Repeat the whole of the data, keeping every detail the same.
____
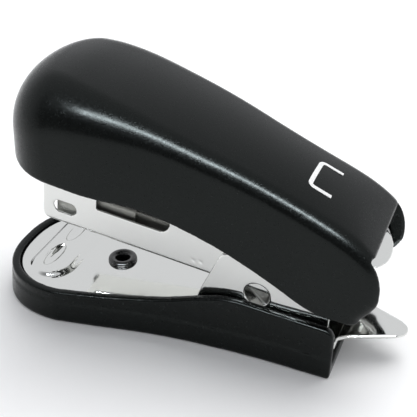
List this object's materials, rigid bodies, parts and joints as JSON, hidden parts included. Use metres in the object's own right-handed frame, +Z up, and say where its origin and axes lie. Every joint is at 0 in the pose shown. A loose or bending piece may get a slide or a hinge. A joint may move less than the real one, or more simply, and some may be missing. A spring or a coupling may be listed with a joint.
{
  "type": "stapler",
  "caption": "Small black hand stapler with a bulbous nose, bright metal magazine and anvil plate, and a staple-remover tongue at the rear.",
  "frame": {"origin": "under the middle of the object's box, on the surface that it stands on", "axes": "+X from the nose to the hinge and the staple remover, +Y to the stapler's left-hand side seen from its rear, +Z up"},
  "size_m": [0.0696, 0.0278, 0.0426],
  "materials": {
    "black_plastic": "satin, fine moulded grain",
    "black_steel": "blackened, satin",
    "nickel_plate": "bright nickel plate",
    "spring_steel": "plain drawn steel"
  },
  "bodies": {
    "base": {"base_cover": "black_plastic", "base_frame": "nickel_plate", "base_eyelet": "black_steel", "magazine_spring": "spring_steel", "magazine_spring_rivet": "spring_steel", "hinge_pin": "spring_steel"},
    "magazine": {"magazine_channel": "nickel_plate", "staple_rail": "spring_steel", "pusher_guide_rod": "spring_steel", "pusher_spring": "spring_steel", "rail_end_cap": "nickel_plate"},
    "pusher": {"staple_pusher": "nickel_plate"},
    "handle": {"top_cover": "black_plastic", "handle_bracket": "spring_steel", "driver_blade": "spring_steel", "driver_rivet": "spring_steel", "handle_spring": "spring_steel", "bracket_screw_front": "spring_steel", "bracket_screw_rear": "spring_steel"}
  },
  "joints": [
    {"name": "magazine_tilt", "type": "hinge", "parent": "base", "child": "magazine", "pos_m": [0.0257, 0, 0.0153], "axis": [0, -1, 0], "range_deg": [0, 11], "stiffness_Nm_per_rad": 0.04, "springref_deg": -20.05, "deforming": ["magazine_spring"]},
    {"name": "handle_press", "type": "hinge", "parent": "magazine", "child": "handle", "pos_m": [0.0257, 0, 0.0153], "axis": [0, -1, 0], "range_deg": [-85, 8], "stiffness_Nm_per_rad": 0.25, "deforming": ["handle_spring"]},
    {"name": "pusher_slide", "type": "slide", "parent": "magazine", "child": "pusher", "axis": [0.9925, 0, -0.1219], "range_m": [0, 0.022], "stiffness_N_per_m": 40, "springref_m": -0.02, "deforming": ["pusher_spring"]}
  ]
}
____
#### Finished answer
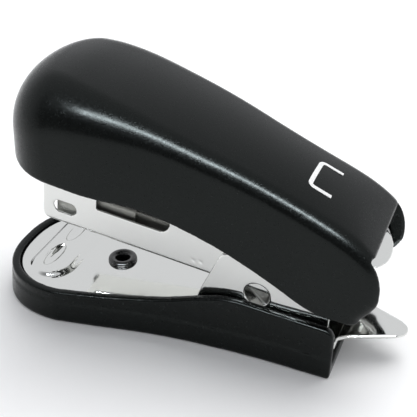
List this object's materials, rigid bodies, parts and joints as JSON, hidden parts included. Use metres in the object's own right-handed frame, +Z up, and say where its origin and axes lie. Every joint is at 0 in the pose shown. A loose or bending piece may get a slide or a hinge. A joint may move less than the real one, or more simply, and some may be missing. A spring or a coupling may be listed with a joint.
{
  "type": "stapler",
  "caption": "Small black hand stapler with a bulbous nose, bright metal magazine and anvil plate, and a staple-remover tongue at the rear.",
  "frame": {"origin": "under the middle of the object's box, on the surface that it stands on", "axes": "+X from the nose to the hinge and the staple remover, +Y to the stapler's left-hand side seen from its rear, +Z up"},
  "size_m": [0.0696, 0.0278, 0.0426],
  "materials": {
    "black_plastic": "satin, fine moulded grain",
    "black_steel": "blackened, satin",
    "nickel_plate": "bright nickel plate",
    "spring_steel": "plain drawn steel"
  },
  "bodies": {
    "base": {"base_cover": "black_plastic", "base_frame": "nickel_plate", "base_eyelet": "black_steel", "magazine_spring": "spring_steel", "magazine_spring_rivet": "spring_steel", "hinge_pin": "spring_steel"},
    "magazine": {"magazine_channel": "nickel_plate", "staple_rail": "spring_steel", "pusher_guide_rod": "spring_steel", "pusher_spring": "spring_steel", "rail_end_cap": "nickel_plate"},
    "pusher": {"staple_pusher": "nickel_plate"},
    "handle": {"top_cover": "black_plastic", "handle_bracket": "spring_steel", "driver_blade": "spring_steel", "driver_rivet": "spring_steel", "handle_spring": "spring_steel", "bracket_screw_front": "spring_steel", "bracket_screw_rear": "spring_steel"}
  },
  "joints": [
    {"name": "magazine_tilt", "type": "hinge", "parent": "base", "child": "magazine", "pos_m": [0.0257, 0, 0.0153], "axis": [0, -1, 0], "range_deg": [0, 11], "stiffness_Nm_per_rad": 0.04, "springref_deg": -20.05, "deforming": ["magazine_spring"]},
    {"name": "handle_press", "type": "hinge", "parent": "magazine", "child": "handle", "pos_m": [0.0257, 0, 0.0153], "axis": [0, -1, 0], "range_deg": [-85, 8], "stiffness_Nm_per_rad": 0.25, "deforming": ["handle_spring"]},
    {"name": "pusher_slide", "type": "slide", "parent": "magazine", "child": "pusher", "axis": [0.9925, 0, -0.1219], "range_m": [0, 0.022], "stiffness_N_per_m": 40, "springref_m": -0.02, "deforming": ["pusher_spring"]}
  ]
}